■ **Excerpted data**:

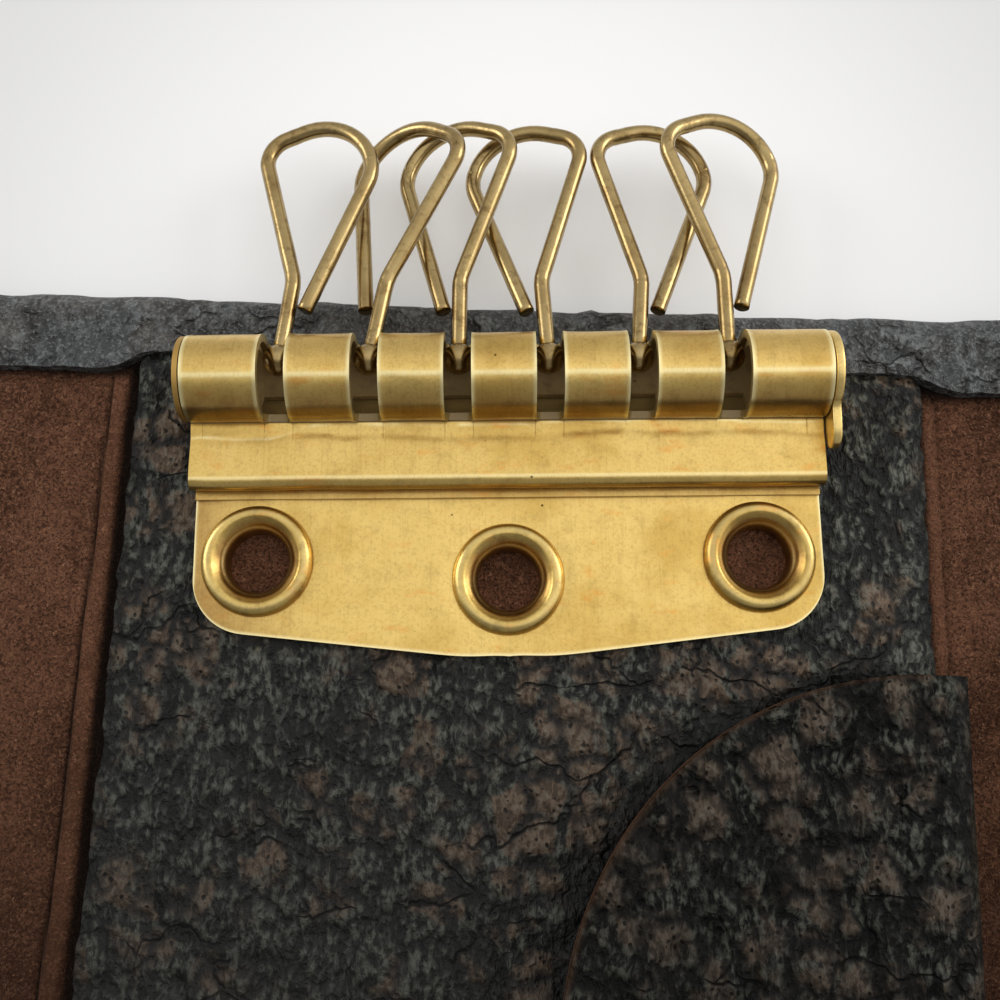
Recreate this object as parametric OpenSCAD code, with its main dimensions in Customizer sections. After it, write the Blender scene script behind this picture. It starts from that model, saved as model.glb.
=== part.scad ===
// Folding key case: a leather case in three leaves round a brass frame with six key hooks.
// The case lies open on its back. X runs along the case, Y towards its hook edge, Z up.
// The origin is on the underside of the middle leaf, below the middle of the brass frame.

/* [Case] */
// Distance from the origin to the hook edge of the case
case_top = 21.3; // [18:0.1:26]
// Distance from the origin to the far edge of the case
case_foot = 72.7; // [64:0.1:90]
// Distance from the origin to the left fold
fold_left = 33.5; // [31.5:0.1:40]
// Distance from the origin to the right fold
fold_right = 34.2; // [33:0.1:40]
// Distance from the snap's stud to the left flap's free edge
stud_margin_w = 6.9; // [6:0.1:12]
// Width of the right flap
right_flap_w = 20; // [17:0.1:30]
// Corner radius of the flaps
corner_r = 6; // [4:0.1:10]
// Height of the left fold's axis above the table
left_axis_z = 7.7; // [7.6:0.1:12]
// Height of the right fold's axis above the table
right_axis_z = 9.6; // [9.5:0.1:14]
// How far the right flap reaches past its axis to meet the middle leaf
right_root = 0.65; // [0:0.05:0.7]

/* [Leather] */
// Thickness of the outer leather
leather_t = 1.2; // [0.8:0.05:1.6]
// Thickness of the filler board
board_t = 0.5; // [0.3:0.05:1]
// Thickness of the suede lining
suede_t = 0.7; // [0.4:0.05:1.2]
// Width of the turned hem along the hook edge and the far edge
flap_hem = 6.7; // [5:0.1:9]
// Width of the turned hem over the centre panel
panel_hem = 5.3; // [4:0.1:6.5]
// Distance from the origin to the panel's left edge
panel_left = 30.3; // [28:0.1:31]
// Distance from the origin to the panel's right edge
panel_right = 32.7; // [30:0.1:32.8]
// How far the panel's thinned ends reach below the hem
panel_tuck = 3; // [1:0.1:4]

/* [Key guard] */
// Radius of the guard leaf's curved edge
guard_r = 26.2; // [20:0.1:27]
// Centre of that curve, across the case
guard_x = 30.8; // [28:0.1:31]
// Centre of that curve, below the origin
guard_y = 34.3; // [32:0.1:38]
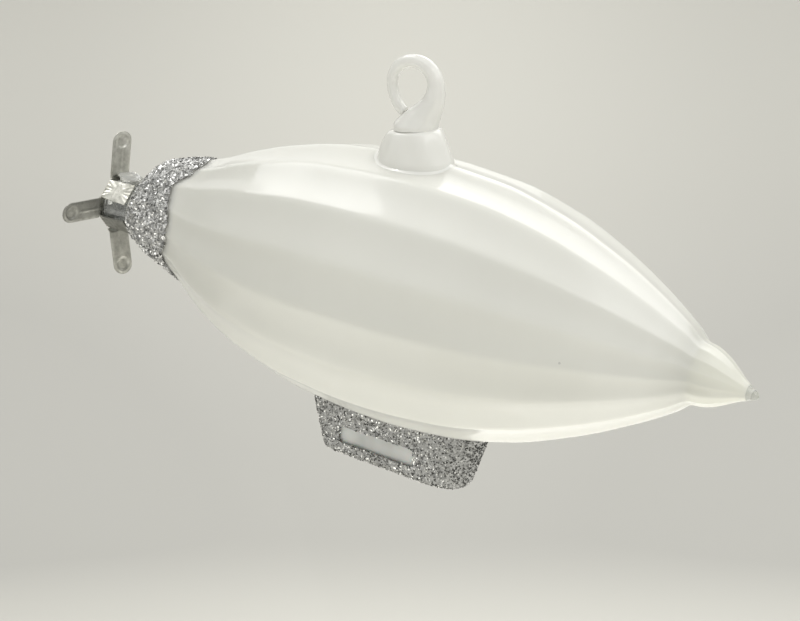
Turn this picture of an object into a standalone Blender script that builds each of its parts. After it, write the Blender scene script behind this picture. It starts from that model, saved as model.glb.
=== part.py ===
"""Hanging glass airship ornament: a ribbed, mould-blown hull with a glass hook loop on top,
a glittered cabin underneath, a glittered tail and a stamped tin cap whose four arms make a propeller.

Hull coordinates: x runs along the hull from the tail (0) to the nose, y is sideways, z is up.
The whole ornament hangs from the top of its loop, which is the world origin, with its nose a little low.
"""

from math import atan2, ceil, cos, pi, radians, sin, sqrt

import bmesh
import bpy
from mathutils import Matrix, Vector

MM = 0.001
GAP = 0.3

# How it hangs: hull coordinates of the point under the hook, in millimetres like everything below
NOSE_DOWN = radians(6.5)
HANG_X = 66.2
HANG_Z = 52.6

# Hull: radius at the ribs for each station along the hull
HULL_OUTLINE = [
    (-7.5, 5.65), (-6.0, 6.9), (-3.0, 9.1), (0.0, 11.3), (4.0, 12.8), (8.0, 14.2), (13.0, 16.2), (18.0, 18.8),
    (25.0, 22.4), (36.0, 26.7), (52.0, 30.5), (74.0, 32.1), (92.0, 31.0), (108.0, 27.6), (122.0, 22.3),
    (134.0, 16.3), (143.0, 10.7),
]
NOSE_OUTLINE = [(147.8, 7.3), (149.2, 7.15), (152.0, 6.25), (155.0, 4.5), (157.2, 3.0), (159.2, 1.9)]
PINCH_REAR = 145.6
HULL_START = HULL_OUTLINE[0][0]
HULL_AXIS = [(-7.5, 0.1), (-6.0, 0.3), (-3.0, 1.4), (0.0, 2.1), (10.0, 1.8), (20.0, 0.5), (36.0, 0.0)]
RIBS = 16
FLUTE_DEPTH = 0.024
RIB_SOFTNESS = 0.12
FLUTE_FADE_NOSE = (151.0, 160.0)
FLUTE_FADE_TAIL = (-9.0, 4.0)
GLASS = 1.0
CAVITY_END = 146.6
NOSE_DROOP = 1.35
NOSE_DROOP_FROM = 145.0
NOSE_DROOP_SPAN = 14.0

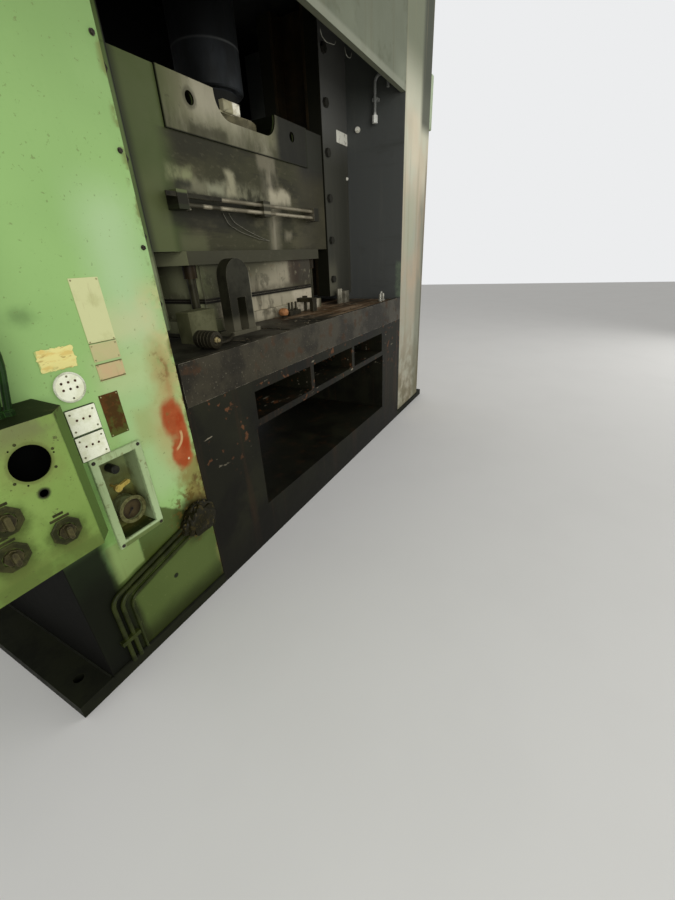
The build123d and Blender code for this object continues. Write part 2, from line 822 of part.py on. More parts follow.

■ **What is expected**:
Extract each entry in full, exactly as given.

■ **Answer to this problem**:
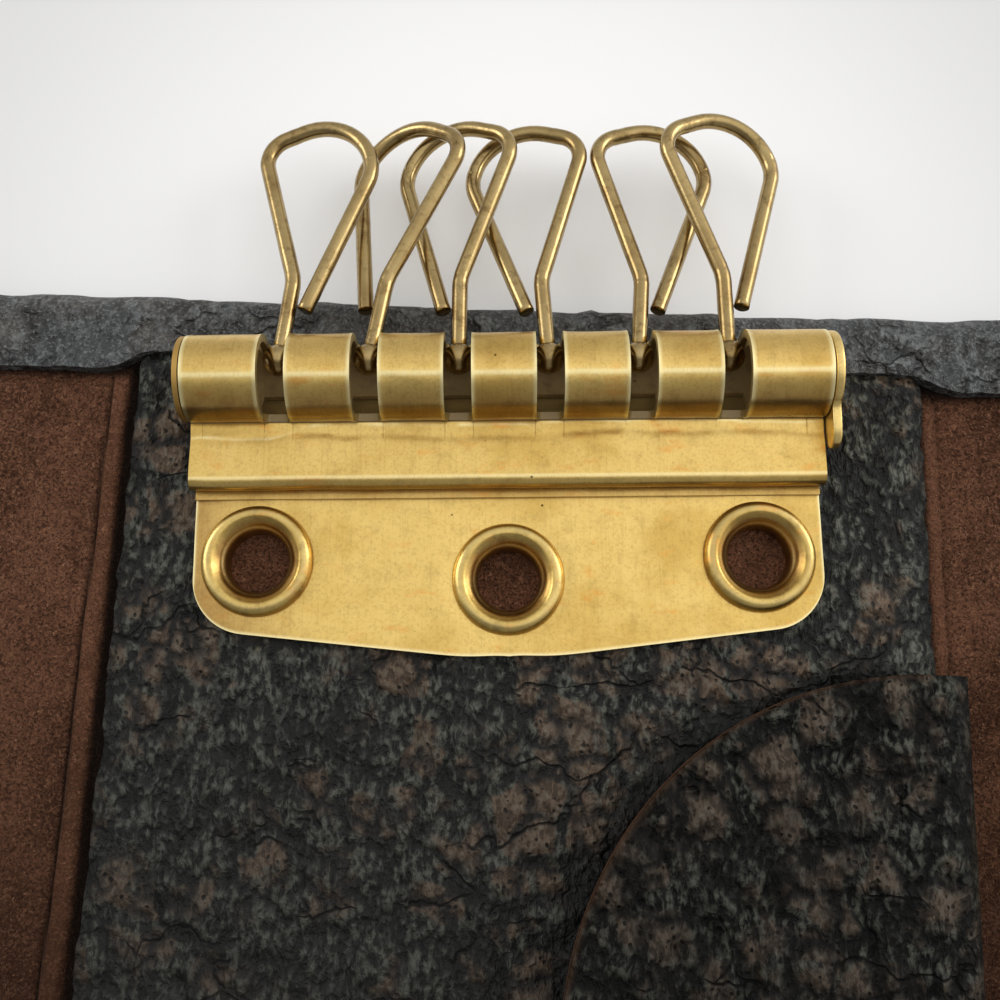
Recreate this object as parametric OpenSCAD code, with its main dimensions in Customizer sections. After it, write the Blender scene script behind this picture. It starts from that model, saved as model.glb.
=== part.scad ===
// Folding key case: a leather case in three leaves round a brass frame with six key hooks.
// The case lies open on its back. X runs along the case, Y towards its hook edge, Z up.
// The origin is on the underside of the middle leaf, below the middle of the brass frame.

/* [Case] */
// Distance from the origin to the hook edge of the case
case_top = 21.3; // [18:0.1:26]
// Distance from the origin to the far edge of the case
case_foot = 72.7; // [64:0.1:90]
// Distance from the origin to the left fold
fold_left = 33.5; // [31.5:0.1:40]
// Distance from the origin to the right fold
fold_right = 34.2; // [33:0.1:40]
// Distance from the snap's stud to the left flap's free edge
stud_margin_w = 6.9; // [6:0.1:12]
// Width of the right flap
right_flap_w = 20; // [17:0.1:30]
// Corner radius of the flaps
corner_r = 6; // [4:0.1:10]
// Height of the left fold's axis above the table
left_axis_z = 7.7; // [7.6:0.1:12]
// Height of the right fold's axis above the table
right_axis_z = 9.6; // [9.5:0.1:14]
// How far the right flap reaches past its axis to meet the middle leaf
right_root = 0.65; // [0:0.05:0.7]

/* [Leather] */
// Thickness of the outer leather
leather_t = 1.2; // [0.8:0.05:1.6]
// Thickness of the filler board
board_t = 0.5; // [0.3:0.05:1]
// Thickness of the suede lining
suede_t = 0.7; // [0.4:0.05:1.2]
// Width of the turned hem along the hook edge and the far edge
flap_hem = 6.7; // [5:0.1:9]
// Width of the turned hem over the centre panel
panel_hem = 5.3; // [4:0.1:6.5]
// Distance from the origin to the panel's left edge
panel_left = 30.3; // [28:0.1:31]
// Distance from the origin to the panel's right edge
panel_right = 32.7; // [30:0.1:32.8]
// How far the panel's thinned ends reach below the hem
panel_tuck = 3; // [1:0.1:4]

/* [Key guard] */
// Radius of the guard leaf's curved edge
guard_r = 26.2; // [20:0.1:27]
// Centre of that curve, across the case
guard_x = 30.8; // [28:0.1:31]
// Centre of that curve, below the origin
guard_y = 34.3; // [32:0.1:38]
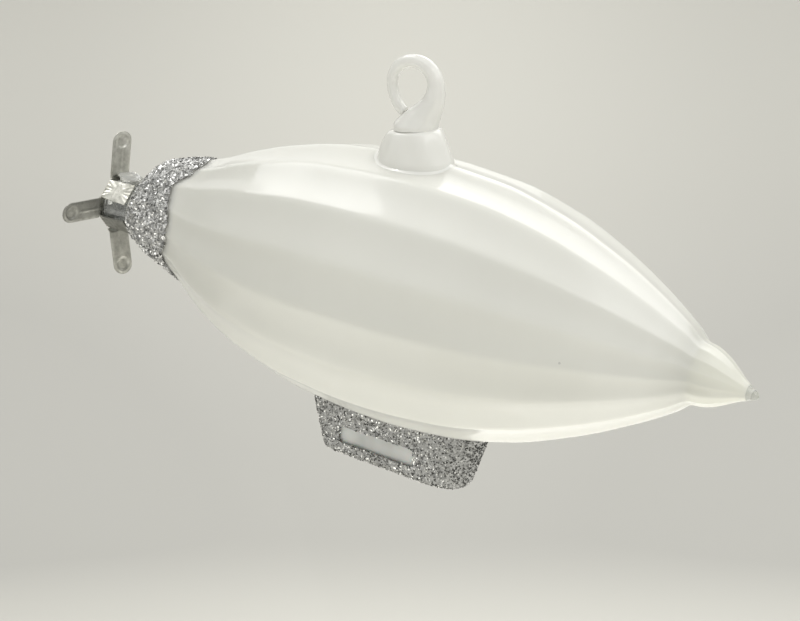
Turn this picture of an object into a standalone Blender script that builds each of its parts. After it, write the Blender scene script behind this picture. It starts from that model, saved as model.glb.
=== part.py ===
"""Hanging glass airship ornament: a ribbed, mould-blown hull with a glass hook loop on top,
a glittered cabin underneath, a glittered tail and a stamped tin cap whose four arms make a propeller.

Hull coordinates: x runs along the hull from the tail (0) to the nose, y is sideways, z is up.
The whole ornament hangs from the top of its loop, which is the world origin, with its nose a little low.
"""

from math import atan2, ceil, cos, pi, radians, sin, sqrt

import bmesh
import bpy
from mathutils import Matrix, Vector

MM = 0.001
GAP = 0.3

# How it hangs: hull coordinates of the point under the hook, in millimetres like everything below
NOSE_DOWN = radians(6.5)
HANG_X = 66.2
HANG_Z = 52.6

# Hull: radius at the ribs for each station along the hull
HULL_OUTLINE = [
    (-7.5, 5.65), (-6.0, 6.9), (-3.0, 9.1), (0.0, 11.3), (4.0, 12.8), (8.0, 14.2), (13.0, 16.2), (18.0, 18.8),
    (25.0, 22.4), (36.0, 26.7), (52.0, 30.5), (74.0, 32.1), (92.0, 31.0), (108.0, 27.6), (122.0, 22.3),
    (134.0, 16.3), (143.0, 10.7),
]
NOSE_OUTLINE = [(147.8, 7.3), (149.2, 7.15), (152.0, 6.25), (155.0, 4.5), (157.2, 3.0), (159.2, 1.9)]
PINCH_REAR = 145.6
HULL_START = HULL_OUTLINE[0][0]
HULL_AXIS = [(-7.5, 0.1), (-6.0, 0.3), (-3.0, 1.4), (0.0, 2.1), (10.0, 1.8), (20.0, 0.5), (36.0, 0.0)]
RIBS = 16
FLUTE_DEPTH = 0.024
RIB_SOFTNESS = 0.12
FLUTE_FADE_NOSE = (151.0, 160.0)
FLUTE_FADE_TAIL = (-9.0, 4.0)
GLASS = 1.0
CAVITY_END = 146.6
NOSE_DROOP = 1.35
NOSE_DROOP_FROM = 145.0
NOSE_DROOP_SPAN = 14.0

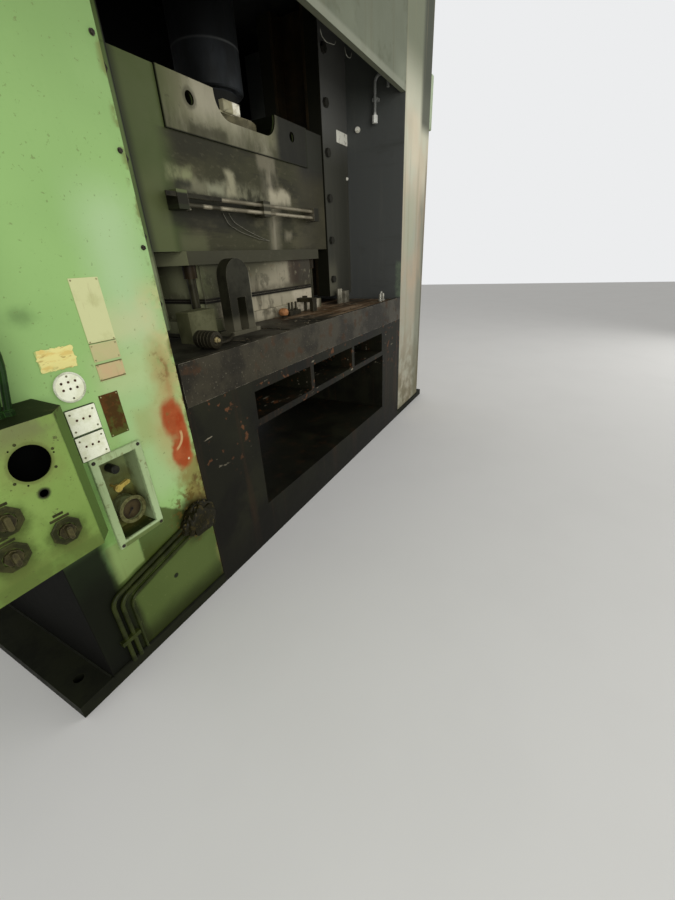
The build123d and Blender code for this object continues. Write part 2, from line 822 of part.py on. More parts follow.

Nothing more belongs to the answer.